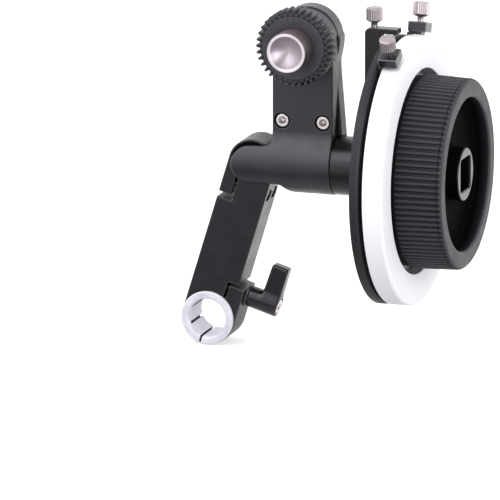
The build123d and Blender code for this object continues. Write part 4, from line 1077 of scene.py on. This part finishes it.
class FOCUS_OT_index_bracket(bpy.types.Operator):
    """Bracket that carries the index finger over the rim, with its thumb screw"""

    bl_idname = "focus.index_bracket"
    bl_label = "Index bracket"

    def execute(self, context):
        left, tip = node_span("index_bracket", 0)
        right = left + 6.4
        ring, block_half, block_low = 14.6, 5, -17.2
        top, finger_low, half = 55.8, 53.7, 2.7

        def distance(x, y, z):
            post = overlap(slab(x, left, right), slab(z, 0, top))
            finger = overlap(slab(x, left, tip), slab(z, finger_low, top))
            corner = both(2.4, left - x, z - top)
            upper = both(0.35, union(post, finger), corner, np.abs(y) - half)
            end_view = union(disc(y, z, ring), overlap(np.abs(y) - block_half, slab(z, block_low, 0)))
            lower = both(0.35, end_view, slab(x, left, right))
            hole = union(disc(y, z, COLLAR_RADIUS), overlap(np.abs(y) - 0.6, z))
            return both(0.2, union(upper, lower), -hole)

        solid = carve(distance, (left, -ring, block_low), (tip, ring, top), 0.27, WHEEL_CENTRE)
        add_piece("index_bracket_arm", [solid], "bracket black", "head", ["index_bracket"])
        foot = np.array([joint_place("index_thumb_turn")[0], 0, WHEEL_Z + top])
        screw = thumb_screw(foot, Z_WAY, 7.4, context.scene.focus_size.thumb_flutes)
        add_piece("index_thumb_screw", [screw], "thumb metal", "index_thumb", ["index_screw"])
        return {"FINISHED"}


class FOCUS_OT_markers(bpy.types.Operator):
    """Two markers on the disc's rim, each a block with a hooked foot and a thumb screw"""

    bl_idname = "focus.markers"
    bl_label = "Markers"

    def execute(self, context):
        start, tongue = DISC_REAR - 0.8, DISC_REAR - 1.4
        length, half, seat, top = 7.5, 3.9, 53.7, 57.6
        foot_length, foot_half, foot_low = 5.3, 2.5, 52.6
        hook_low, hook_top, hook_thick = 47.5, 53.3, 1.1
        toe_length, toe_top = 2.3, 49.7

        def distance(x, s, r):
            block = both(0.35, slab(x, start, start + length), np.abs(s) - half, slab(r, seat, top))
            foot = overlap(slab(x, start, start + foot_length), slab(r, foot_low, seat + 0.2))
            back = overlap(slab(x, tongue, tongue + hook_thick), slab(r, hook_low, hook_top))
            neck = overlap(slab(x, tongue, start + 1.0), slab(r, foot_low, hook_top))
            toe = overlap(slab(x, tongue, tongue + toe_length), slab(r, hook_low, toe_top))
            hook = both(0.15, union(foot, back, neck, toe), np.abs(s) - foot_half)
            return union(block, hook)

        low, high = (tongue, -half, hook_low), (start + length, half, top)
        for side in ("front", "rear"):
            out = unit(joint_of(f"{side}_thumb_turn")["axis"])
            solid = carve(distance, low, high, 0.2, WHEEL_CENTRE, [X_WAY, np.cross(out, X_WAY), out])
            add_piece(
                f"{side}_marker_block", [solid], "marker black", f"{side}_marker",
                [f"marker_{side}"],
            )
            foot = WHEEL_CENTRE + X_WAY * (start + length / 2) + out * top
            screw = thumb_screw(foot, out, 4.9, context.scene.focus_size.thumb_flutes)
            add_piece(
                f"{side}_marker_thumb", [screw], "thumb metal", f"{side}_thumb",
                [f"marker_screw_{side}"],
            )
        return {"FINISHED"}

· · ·

Write the material out exactly, with nothing left out.

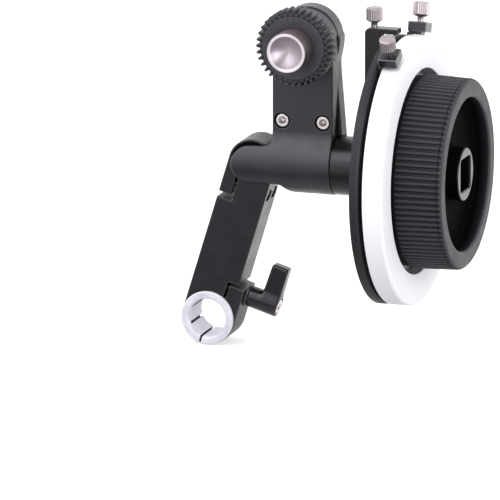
The build123d and Blender code for this object continues. Write part 4, from line 1077 of scene.py on. This part finishes it.
class FOCUS_OT_index_bracket(bpy.types.Operator):
    """Bracket that carries the index finger over the rim, with its thumb screw"""

    bl_idname = "focus.index_bracket"
    bl_label = "Index bracket"

    def execute(self, context):
        left, tip = node_span("index_bracket", 0)
        right = left + 6.4
        ring, block_half, block_low = 14.6, 5, -17.2
        top, finger_low, half = 55.8, 53.7, 2.7

        def distance(x, y, z):
            post = overlap(slab(x, left, right), slab(z, 0, top))
            finger = overlap(slab(x, left, tip), slab(z, finger_low, top))
            corner = both(2.4, left - x, z - top)
            upper = both(0.35, union(post, finger), corner, np.abs(y) - half)
            end_view = union(disc(y, z, ring), overlap(np.abs(y) - block_half, slab(z, block_low, 0)))
            lower = both(0.35, end_view, slab(x, left, right))
            hole = union(disc(y, z, COLLAR_RADIUS), overlap(np.abs(y) - 0.6, z))
            return both(0.2, union(upper, lower), -hole)

        solid = carve(distance, (left, -ring, block_low), (tip, ring, top), 0.27, WHEEL_CENTRE)
        add_piece("index_bracket_arm", [solid], "bracket black", "head", ["index_bracket"])
        foot = np.array([joint_place("index_thumb_turn")[0], 0, WHEEL_Z + top])
        screw = thumb_screw(foot, Z_WAY, 7.4, context.scene.focus_size.thumb_flutes)
        add_piece("index_thumb_screw", [screw], "thumb metal", "index_thumb", ["index_screw"])
        return {"FINISHED"}


class FOCUS_OT_markers(bpy.types.Operator):
    """Two markers on the disc's rim, each a block with a hooked foot and a thumb screw"""

    bl_idname = "focus.markers"
    bl_label = "Markers"

    def execute(self, context):
        start, tongue = DISC_REAR - 0.8, DISC_REAR - 1.4
        length, half, seat, top = 7.5, 3.9, 53.7, 57.6
        foot_length, foot_half, foot_low = 5.3, 2.5, 52.6
        hook_low, hook_top, hook_thick = 47.5, 53.3, 1.1
        toe_length, toe_top = 2.3, 49.7

        def distance(x, s, r):
            block = both(0.35, slab(x, start, start + length), np.abs(s) - half, slab(r, seat, top))
            foot = overlap(slab(x, start, start + foot_length), slab(r, foot_low, seat + 0.2))
            back = overlap(slab(x, tongue, tongue + hook_thick), slab(r, hook_low, hook_top))
            neck = overlap(slab(x, tongue, start + 1.0), slab(r, foot_low, hook_top))
            toe = overlap(slab(x, tongue, tongue + toe_length), slab(r, hook_low, toe_top))
            hook = both(0.15, union(foot, back, neck, toe), np.abs(s) - foot_half)
            return union(block, hook)

        low, high = (tongue, -half, hook_low), (start + length, half, top)
        for side in ("front", "rear"):
            out = unit(joint_of(f"{side}_thumb_turn")["axis"])
            solid = carve(distance, low, high, 0.2, WHEEL_CENTRE, [X_WAY, np.cross(out, X_WAY), out])
            add_piece(
                f"{side}_marker_block", [solid], "marker black", f"{side}_marker",
                [f"marker_{side}"],
            )
            foot = WHEEL_CENTRE + X_WAY * (start + length / 2) + out * top
            screw = thumb_screw(foot, out, 4.9, context.scene.focus_size.thumb_flutes)
            add_piece(
                f"{side}_marker_thumb", [screw], "thumb metal", f"{side}_thumb",
                [f"marker_screw_{side}"],
            )
        return {"FINISHED"}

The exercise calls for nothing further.